I Love Chiang Rai

I only got to spend 24 hours here, but it's been like one of those whirlwind first dates where everything goes right.

The city has that je ne sais quoi I couldn't find in Chiang Mai. It's regular people - in Chiang Mai, sitting at a restaurant and watching one afternoon, the longest I went between seeing a foreigner walk by was 9 seconds. Here, I walked through the food market, the goods market, and all around town looking for lunch for two hours, and I was the only foreigner I saw.

It meant that when I did find lunch, I really needed my Thai, which had atrophied in Chiang Mai. Nobody spoke English. It was tremendous. Living here, I would really learn.

Then, the White Temple. Clearly, you can't credit an entire city for a work of art - but you can tell a lot about a place from the art it supports and fosters. Art is like the flowers of a place. If everything is healthy, ecosystem thriving, you'll see it sprout out just about anywhere.

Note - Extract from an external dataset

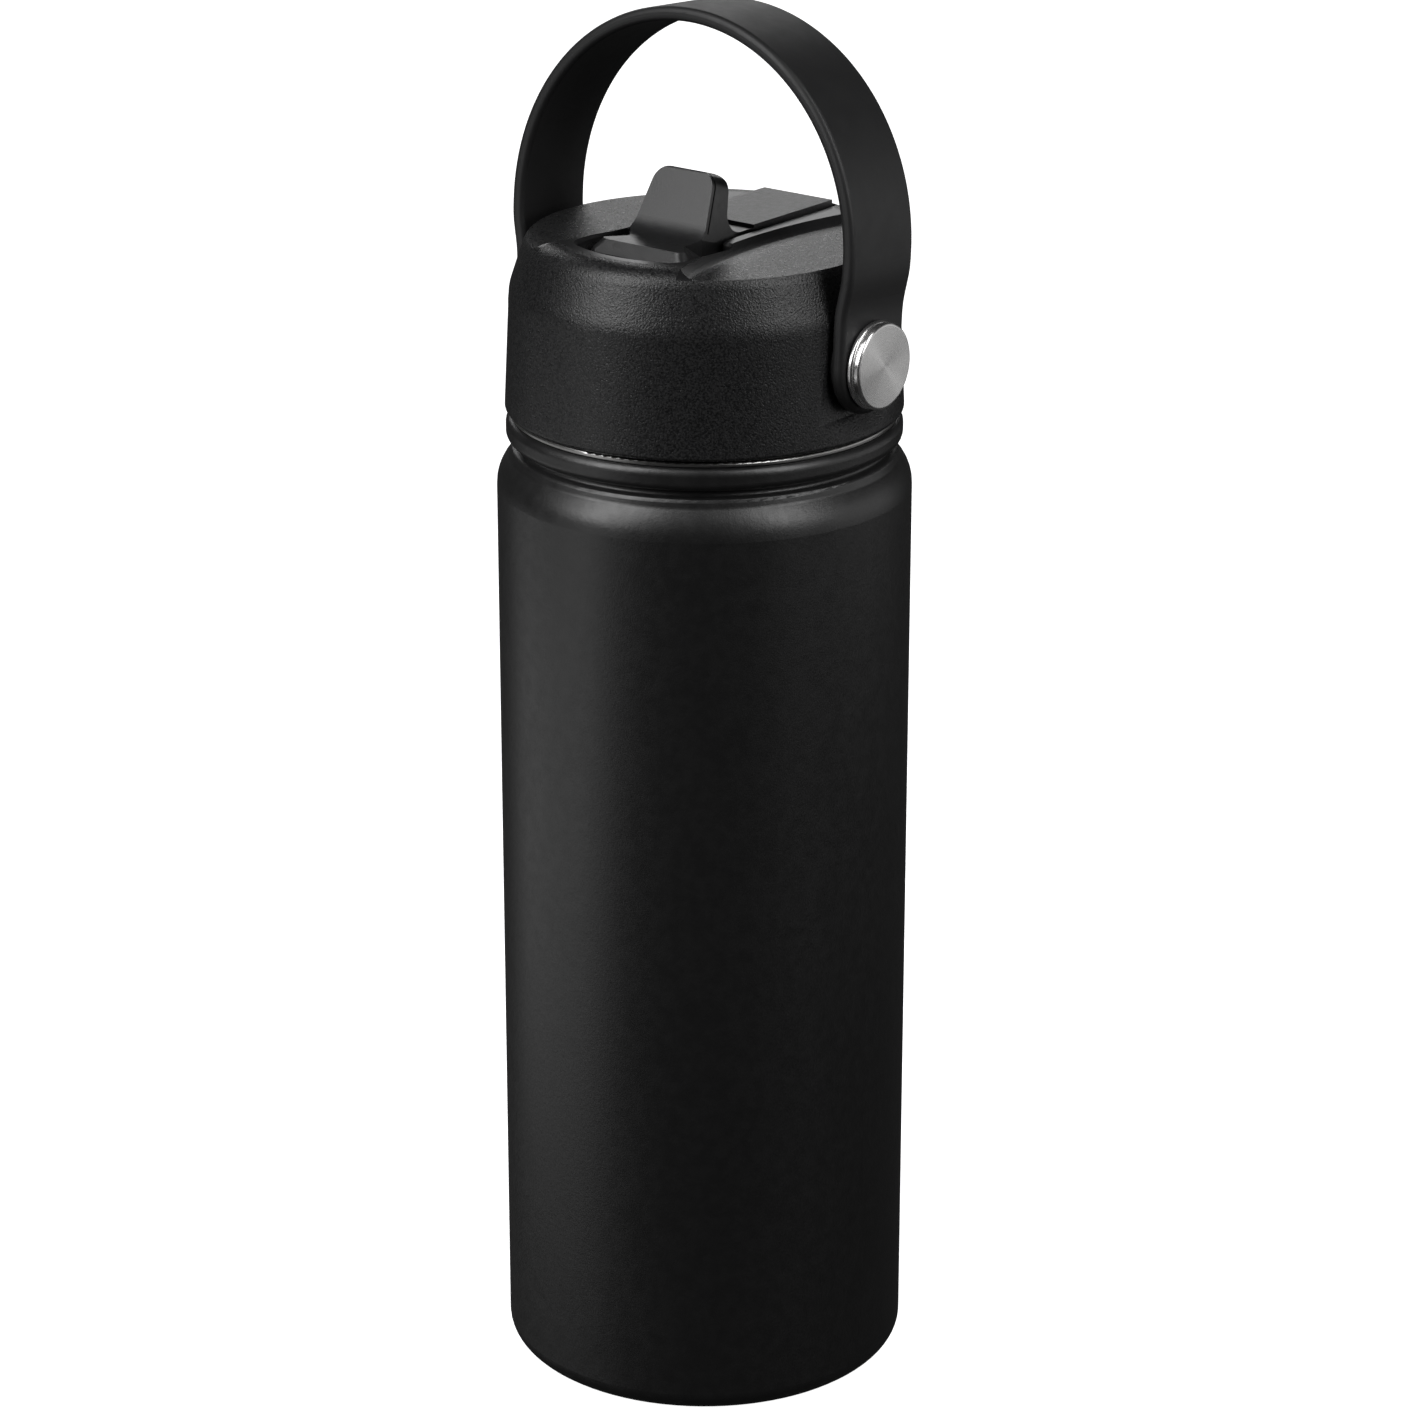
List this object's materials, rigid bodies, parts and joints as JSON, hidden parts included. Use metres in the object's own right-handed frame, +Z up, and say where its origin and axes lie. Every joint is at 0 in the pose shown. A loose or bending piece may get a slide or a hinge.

And speaking of flowers, I should explain that picture. That's from the flower festival, a three-month extravaganza of everything floral. There were beds of every kind of flower imaginable, petals as far as the eye could see. There were creations like this dress - dozens of them, in fact. Dresses made of daisies and dresses of roses. A dress composed of nothing but lilies.

All around the festival sprung up the night market. It was unlike the (mostly imported) same-same wares in Chiang Mai and Phuket. I'd guess 70% of the tables were the artisans and craftspeople themselves. The work was stunning. The food was delicious. Everything was in Thai. (Except a girl from Chiang Rai, just back from a year in Australia, selling deep fried milk balls with the sign "All you need is love and these deep fried milk balls." She, and her Aussie accent, were right.)

My words, so absent and threadbare in Chiang Mai, were back in full force. You should see the posts that are still to come. (And you will.)

This being Thailand, it was not without the dark. I noticed far more of the creepy old-white-man with younger-thai-woman pairings here. Certain bars contained only those couples. My feet walked through fresh blood, passing through the market.

A reminder everything beautiful, everything good, comes with a price.